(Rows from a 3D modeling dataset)
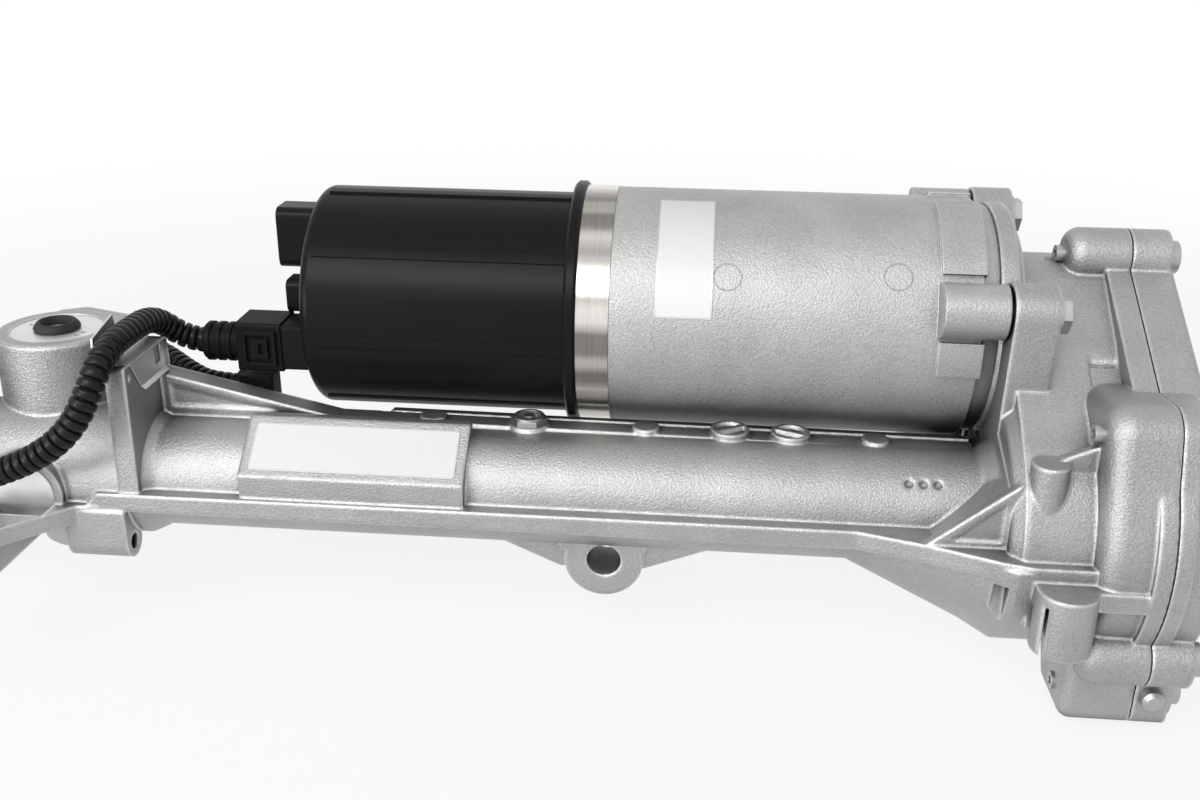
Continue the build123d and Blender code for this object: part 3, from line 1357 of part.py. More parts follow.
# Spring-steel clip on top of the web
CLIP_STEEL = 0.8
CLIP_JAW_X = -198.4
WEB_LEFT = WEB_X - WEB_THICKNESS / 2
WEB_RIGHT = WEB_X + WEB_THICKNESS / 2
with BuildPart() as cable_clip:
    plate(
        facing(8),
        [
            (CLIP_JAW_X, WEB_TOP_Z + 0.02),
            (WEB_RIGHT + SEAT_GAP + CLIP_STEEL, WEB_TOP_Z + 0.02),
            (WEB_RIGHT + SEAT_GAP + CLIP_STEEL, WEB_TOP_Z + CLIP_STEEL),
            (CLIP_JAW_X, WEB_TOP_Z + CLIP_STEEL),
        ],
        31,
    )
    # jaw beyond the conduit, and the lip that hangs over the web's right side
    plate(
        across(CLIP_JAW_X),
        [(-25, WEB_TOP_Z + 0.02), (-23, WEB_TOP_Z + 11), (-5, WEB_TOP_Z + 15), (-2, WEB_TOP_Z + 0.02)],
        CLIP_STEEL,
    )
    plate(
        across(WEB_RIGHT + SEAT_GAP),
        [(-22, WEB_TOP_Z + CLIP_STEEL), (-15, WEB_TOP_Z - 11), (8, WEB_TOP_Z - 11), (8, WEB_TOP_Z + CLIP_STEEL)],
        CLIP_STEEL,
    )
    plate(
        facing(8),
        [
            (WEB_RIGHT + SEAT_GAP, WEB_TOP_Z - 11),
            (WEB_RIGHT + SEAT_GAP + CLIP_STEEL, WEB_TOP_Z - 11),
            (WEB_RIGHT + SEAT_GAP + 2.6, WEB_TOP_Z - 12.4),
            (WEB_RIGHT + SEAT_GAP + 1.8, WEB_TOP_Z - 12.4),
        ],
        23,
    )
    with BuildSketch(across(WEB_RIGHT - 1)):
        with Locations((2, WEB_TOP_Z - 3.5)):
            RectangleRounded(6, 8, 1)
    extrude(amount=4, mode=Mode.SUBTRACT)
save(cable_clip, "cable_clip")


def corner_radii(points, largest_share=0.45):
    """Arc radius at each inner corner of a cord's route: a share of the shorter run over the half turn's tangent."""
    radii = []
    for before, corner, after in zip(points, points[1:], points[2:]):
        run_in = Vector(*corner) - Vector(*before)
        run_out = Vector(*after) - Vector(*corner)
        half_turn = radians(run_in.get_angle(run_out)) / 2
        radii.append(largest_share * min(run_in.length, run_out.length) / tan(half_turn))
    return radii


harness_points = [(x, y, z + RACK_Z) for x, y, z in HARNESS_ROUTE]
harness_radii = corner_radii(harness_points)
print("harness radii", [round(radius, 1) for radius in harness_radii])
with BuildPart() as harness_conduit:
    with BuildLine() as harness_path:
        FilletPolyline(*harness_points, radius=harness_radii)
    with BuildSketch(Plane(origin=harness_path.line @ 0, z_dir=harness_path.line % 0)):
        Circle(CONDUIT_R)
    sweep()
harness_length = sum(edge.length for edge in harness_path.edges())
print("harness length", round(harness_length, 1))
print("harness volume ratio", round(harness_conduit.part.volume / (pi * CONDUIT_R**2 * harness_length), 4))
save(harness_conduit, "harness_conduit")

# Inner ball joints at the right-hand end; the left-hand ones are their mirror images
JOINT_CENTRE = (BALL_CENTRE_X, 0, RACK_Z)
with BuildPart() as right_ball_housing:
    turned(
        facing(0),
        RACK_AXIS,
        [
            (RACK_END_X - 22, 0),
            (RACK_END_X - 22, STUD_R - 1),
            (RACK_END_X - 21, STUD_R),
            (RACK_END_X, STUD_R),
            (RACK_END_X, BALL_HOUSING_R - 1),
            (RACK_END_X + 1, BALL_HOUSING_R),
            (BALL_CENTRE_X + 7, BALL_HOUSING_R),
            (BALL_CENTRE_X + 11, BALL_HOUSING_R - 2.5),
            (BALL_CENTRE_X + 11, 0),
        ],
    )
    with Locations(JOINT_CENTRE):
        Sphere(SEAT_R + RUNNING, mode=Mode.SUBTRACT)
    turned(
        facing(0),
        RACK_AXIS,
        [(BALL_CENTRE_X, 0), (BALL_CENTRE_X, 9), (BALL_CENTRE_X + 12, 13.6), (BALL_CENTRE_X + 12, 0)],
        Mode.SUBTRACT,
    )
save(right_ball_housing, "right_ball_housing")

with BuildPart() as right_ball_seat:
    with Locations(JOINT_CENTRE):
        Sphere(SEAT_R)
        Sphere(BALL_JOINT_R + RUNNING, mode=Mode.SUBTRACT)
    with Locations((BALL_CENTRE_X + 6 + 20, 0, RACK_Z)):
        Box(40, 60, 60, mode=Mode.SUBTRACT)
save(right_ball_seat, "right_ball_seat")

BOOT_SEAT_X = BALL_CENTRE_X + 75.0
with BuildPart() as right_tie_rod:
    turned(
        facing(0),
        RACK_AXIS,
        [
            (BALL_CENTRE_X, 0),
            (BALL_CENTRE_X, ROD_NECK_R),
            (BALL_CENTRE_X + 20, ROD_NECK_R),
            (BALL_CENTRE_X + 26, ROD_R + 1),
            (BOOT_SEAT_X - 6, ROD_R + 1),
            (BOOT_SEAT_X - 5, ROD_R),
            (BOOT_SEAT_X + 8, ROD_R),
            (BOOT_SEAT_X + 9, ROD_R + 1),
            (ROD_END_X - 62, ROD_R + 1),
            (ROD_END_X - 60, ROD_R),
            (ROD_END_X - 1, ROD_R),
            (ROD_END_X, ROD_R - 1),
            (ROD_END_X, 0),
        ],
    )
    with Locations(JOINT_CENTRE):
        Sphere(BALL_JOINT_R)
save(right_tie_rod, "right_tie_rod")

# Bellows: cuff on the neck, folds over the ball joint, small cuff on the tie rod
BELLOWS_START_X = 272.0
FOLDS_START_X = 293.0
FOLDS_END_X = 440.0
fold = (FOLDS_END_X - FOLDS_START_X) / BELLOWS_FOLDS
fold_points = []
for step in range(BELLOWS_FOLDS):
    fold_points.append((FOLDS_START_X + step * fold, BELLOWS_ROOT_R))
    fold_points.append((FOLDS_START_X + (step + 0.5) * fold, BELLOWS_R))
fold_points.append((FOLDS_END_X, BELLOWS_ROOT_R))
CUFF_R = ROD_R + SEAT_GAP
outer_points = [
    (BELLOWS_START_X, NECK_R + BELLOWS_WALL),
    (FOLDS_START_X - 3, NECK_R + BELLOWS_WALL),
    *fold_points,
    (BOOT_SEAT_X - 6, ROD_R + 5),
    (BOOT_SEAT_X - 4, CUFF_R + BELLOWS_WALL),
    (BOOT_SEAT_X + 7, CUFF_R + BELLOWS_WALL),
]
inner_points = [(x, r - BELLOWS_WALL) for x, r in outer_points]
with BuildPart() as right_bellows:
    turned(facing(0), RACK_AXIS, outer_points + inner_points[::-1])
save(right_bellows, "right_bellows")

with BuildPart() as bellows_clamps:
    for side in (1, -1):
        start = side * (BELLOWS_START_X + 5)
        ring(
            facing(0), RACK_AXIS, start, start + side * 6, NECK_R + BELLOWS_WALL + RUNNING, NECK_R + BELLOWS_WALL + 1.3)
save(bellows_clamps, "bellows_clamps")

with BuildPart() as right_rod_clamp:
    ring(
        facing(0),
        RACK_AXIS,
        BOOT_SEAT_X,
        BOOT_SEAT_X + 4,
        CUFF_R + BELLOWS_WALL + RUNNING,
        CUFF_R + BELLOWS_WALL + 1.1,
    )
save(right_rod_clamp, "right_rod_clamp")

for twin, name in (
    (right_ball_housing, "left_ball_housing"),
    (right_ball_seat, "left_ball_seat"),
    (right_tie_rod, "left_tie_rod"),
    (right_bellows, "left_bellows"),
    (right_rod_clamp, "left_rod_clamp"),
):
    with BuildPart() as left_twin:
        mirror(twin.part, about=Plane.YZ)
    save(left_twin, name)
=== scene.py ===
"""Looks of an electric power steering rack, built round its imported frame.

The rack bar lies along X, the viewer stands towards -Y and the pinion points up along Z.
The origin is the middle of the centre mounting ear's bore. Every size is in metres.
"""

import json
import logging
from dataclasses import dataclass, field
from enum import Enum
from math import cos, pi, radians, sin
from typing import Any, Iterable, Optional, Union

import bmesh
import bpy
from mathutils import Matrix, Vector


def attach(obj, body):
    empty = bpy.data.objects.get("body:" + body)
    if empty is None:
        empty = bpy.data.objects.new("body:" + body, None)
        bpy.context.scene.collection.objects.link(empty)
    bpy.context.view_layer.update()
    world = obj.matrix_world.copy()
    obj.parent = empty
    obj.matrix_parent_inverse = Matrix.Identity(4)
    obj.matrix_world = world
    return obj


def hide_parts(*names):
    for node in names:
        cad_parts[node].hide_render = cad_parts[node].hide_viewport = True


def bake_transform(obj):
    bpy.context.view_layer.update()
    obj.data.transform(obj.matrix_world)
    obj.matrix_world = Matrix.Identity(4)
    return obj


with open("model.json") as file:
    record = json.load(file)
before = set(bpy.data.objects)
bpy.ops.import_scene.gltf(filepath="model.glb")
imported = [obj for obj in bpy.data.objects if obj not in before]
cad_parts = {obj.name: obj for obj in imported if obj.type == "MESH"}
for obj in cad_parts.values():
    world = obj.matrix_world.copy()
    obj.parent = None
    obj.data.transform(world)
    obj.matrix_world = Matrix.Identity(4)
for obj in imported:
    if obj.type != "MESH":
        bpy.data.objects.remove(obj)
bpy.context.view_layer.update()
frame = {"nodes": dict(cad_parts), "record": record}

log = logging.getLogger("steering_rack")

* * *

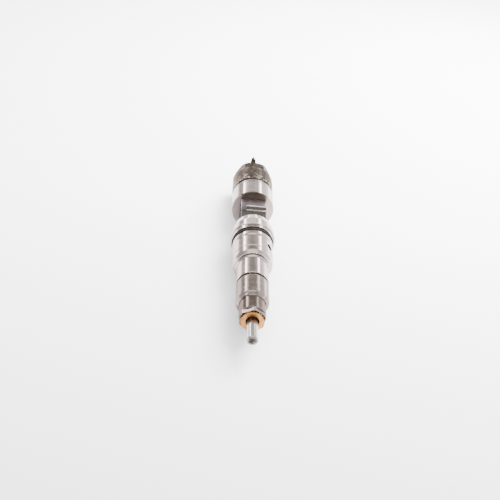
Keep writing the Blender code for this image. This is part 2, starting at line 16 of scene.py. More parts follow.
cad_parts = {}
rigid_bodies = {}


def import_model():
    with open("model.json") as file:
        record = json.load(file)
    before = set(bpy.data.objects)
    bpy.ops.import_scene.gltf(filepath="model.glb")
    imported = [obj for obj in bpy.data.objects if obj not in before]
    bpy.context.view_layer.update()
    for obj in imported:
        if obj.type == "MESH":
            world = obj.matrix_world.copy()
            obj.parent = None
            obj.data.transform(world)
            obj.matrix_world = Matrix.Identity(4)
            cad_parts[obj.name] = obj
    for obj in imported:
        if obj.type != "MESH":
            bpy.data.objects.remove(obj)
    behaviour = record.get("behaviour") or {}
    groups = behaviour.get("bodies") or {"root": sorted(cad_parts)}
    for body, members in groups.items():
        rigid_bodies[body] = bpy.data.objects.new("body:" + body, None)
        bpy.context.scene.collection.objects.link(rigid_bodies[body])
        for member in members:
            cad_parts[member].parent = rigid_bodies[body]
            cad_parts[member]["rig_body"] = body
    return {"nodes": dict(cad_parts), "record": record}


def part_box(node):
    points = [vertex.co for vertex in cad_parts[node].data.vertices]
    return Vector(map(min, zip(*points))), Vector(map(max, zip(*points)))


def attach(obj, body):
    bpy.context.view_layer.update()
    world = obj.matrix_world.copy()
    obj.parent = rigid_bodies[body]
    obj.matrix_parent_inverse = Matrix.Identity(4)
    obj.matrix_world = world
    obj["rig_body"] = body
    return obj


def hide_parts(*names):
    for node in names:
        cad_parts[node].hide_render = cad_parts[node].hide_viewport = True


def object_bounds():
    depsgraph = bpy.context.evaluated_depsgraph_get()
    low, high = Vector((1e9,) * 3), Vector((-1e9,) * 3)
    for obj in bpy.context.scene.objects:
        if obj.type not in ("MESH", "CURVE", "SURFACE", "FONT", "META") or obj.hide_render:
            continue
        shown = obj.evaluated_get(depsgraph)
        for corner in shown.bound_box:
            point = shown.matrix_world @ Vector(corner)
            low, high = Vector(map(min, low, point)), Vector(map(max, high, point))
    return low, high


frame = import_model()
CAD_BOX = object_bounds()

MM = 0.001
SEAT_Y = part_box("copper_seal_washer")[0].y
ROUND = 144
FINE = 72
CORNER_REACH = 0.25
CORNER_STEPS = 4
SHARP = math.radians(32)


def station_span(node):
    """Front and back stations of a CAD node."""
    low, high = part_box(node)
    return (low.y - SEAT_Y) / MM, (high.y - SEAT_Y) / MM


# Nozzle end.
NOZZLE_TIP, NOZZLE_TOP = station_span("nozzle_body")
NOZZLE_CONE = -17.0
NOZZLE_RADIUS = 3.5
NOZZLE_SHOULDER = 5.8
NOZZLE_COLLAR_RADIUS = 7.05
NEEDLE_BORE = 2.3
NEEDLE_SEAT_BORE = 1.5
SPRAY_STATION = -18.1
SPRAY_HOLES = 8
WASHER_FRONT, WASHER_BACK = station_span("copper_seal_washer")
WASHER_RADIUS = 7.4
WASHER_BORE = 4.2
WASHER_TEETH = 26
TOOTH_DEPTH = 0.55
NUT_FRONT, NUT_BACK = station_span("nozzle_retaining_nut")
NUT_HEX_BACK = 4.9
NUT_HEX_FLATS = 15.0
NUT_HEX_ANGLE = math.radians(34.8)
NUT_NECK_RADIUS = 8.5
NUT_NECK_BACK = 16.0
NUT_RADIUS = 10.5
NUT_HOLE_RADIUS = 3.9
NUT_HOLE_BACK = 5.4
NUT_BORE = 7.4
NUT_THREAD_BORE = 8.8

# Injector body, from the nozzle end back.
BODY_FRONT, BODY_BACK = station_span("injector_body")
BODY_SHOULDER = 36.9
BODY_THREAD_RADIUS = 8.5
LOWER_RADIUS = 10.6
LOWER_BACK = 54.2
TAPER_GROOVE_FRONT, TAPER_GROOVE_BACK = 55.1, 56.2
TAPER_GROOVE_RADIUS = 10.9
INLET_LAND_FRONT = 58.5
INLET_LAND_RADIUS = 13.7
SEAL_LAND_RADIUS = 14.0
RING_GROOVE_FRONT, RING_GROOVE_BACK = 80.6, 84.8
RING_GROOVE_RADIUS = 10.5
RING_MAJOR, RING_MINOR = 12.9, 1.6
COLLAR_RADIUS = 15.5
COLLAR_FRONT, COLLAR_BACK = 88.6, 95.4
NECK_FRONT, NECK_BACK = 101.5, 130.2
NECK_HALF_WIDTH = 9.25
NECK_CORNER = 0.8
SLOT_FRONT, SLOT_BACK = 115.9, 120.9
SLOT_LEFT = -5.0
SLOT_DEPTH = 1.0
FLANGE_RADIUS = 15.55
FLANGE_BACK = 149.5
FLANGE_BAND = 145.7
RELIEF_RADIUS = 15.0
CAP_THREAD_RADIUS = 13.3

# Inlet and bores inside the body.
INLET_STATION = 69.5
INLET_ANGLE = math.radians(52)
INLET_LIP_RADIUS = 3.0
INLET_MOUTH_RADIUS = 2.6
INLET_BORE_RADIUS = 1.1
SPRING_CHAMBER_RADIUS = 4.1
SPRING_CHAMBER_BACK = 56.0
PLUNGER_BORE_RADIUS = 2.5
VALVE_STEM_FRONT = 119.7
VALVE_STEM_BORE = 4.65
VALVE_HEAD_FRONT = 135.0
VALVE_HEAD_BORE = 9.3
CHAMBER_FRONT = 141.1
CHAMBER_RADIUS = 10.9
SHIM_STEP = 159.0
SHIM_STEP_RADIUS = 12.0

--

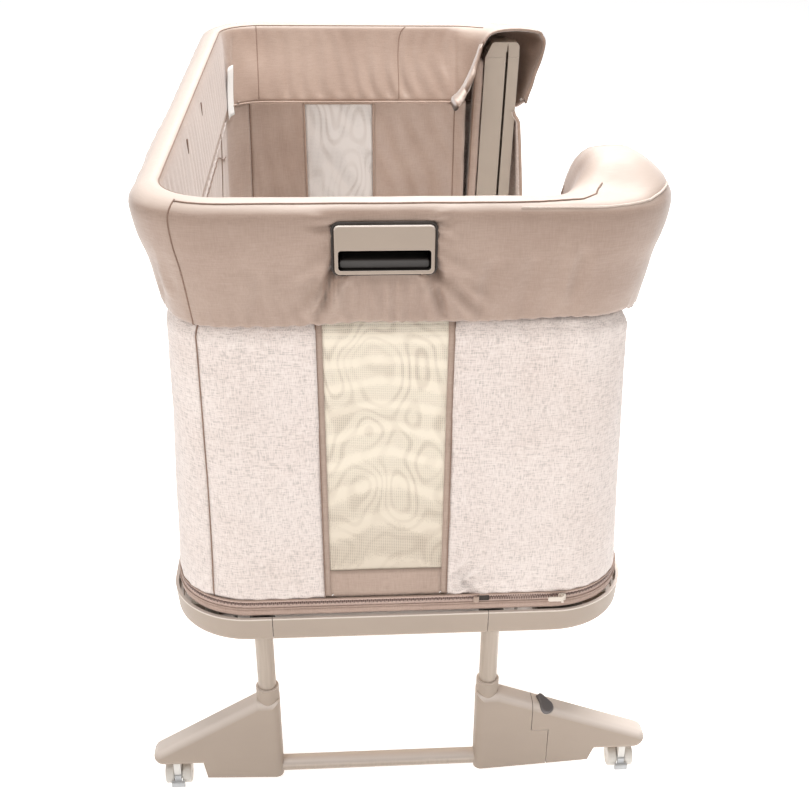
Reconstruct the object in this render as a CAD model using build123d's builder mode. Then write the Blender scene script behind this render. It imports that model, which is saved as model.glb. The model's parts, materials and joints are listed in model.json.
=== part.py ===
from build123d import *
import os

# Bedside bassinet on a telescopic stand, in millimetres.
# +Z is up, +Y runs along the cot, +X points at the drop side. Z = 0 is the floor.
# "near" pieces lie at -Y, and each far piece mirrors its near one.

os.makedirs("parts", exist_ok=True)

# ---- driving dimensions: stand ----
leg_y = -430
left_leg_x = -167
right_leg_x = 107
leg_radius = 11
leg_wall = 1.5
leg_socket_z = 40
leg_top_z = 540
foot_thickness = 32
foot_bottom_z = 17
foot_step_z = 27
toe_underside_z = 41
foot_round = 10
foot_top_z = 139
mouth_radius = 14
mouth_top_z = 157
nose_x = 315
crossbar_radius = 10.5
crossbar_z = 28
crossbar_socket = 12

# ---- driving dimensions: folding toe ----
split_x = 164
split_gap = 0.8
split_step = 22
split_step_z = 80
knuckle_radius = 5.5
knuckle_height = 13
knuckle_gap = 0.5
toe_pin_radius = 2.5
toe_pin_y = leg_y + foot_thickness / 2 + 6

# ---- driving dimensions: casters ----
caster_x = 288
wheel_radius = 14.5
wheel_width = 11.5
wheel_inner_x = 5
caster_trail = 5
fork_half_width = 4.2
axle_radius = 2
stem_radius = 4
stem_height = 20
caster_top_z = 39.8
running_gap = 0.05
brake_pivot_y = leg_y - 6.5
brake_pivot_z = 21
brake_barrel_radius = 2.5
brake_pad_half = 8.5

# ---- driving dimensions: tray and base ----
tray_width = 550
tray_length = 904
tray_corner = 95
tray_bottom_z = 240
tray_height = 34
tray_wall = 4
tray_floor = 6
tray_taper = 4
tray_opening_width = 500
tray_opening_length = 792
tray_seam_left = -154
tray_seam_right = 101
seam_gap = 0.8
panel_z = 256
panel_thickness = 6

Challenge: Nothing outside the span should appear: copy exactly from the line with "for body, members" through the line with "return (low.y - SEAT_Y)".

Final answer:
    for body, members in groups.items():
        rigid_bodies[body] = bpy.data.objects.new("body:" + body, None)
        bpy.context.scene.collection.objects.link(rigid_bodies[body])
        for member in members:
            cad_parts[member].parent = rigid_bodies[body]
            cad_parts[member]["rig_body"] = body
    return {"nodes": dict(cad_parts), "record": record}


def part_box(node):
    points = [vertex.co for vertex in cad_parts[node].data.vertices]
    return Vector(map(min, zip(*points))), Vector(map(max, zip(*points)))


def attach(obj, body):
    bpy.context.view_layer.update()
    world = obj.matrix_world.copy()
    obj.parent = rigid_bodies[body]
    obj.matrix_parent_inverse = Matrix.Identity(4)
    obj.matrix_world = world
    obj["rig_body"] = body
    return obj


def hide_parts(*names):
    for node in names:
        cad_parts[node].hide_render = cad_parts[node].hide_viewport = True


def object_bounds():
    depsgraph = bpy.context.evaluated_depsgraph_get()
    low, high = Vector((1e9,) * 3), Vector((-1e9,) * 3)
    for obj in bpy.context.scene.objects:
        if obj.type not in ("MESH", "CURVE", "SURFACE", "FONT", "META") or obj.hide_render:
            continue
        shown = obj.evaluated_get(depsgraph)
        for corner in shown.bound_box:
            point = shown.matrix_world @ Vector(corner)
            low, high = Vector(map(min, low, point)), Vector(map(max, high, point))
    return low, high


frame = import_model()
CAD_BOX = object_bounds()

MM = 0.001
SEAT_Y = part_box("copper_seal_washer")[0].y
ROUND = 144
FINE = 72
CORNER_REACH = 0.25
CORNER_STEPS = 4
SHARP = math.radians(32)


def station_span(node):
    """Front and back stations of a CAD node."""
    low, high = part_box(node)
    return (low.y - SEAT_Y) / MM, (high.y - SEAT_Y) / MM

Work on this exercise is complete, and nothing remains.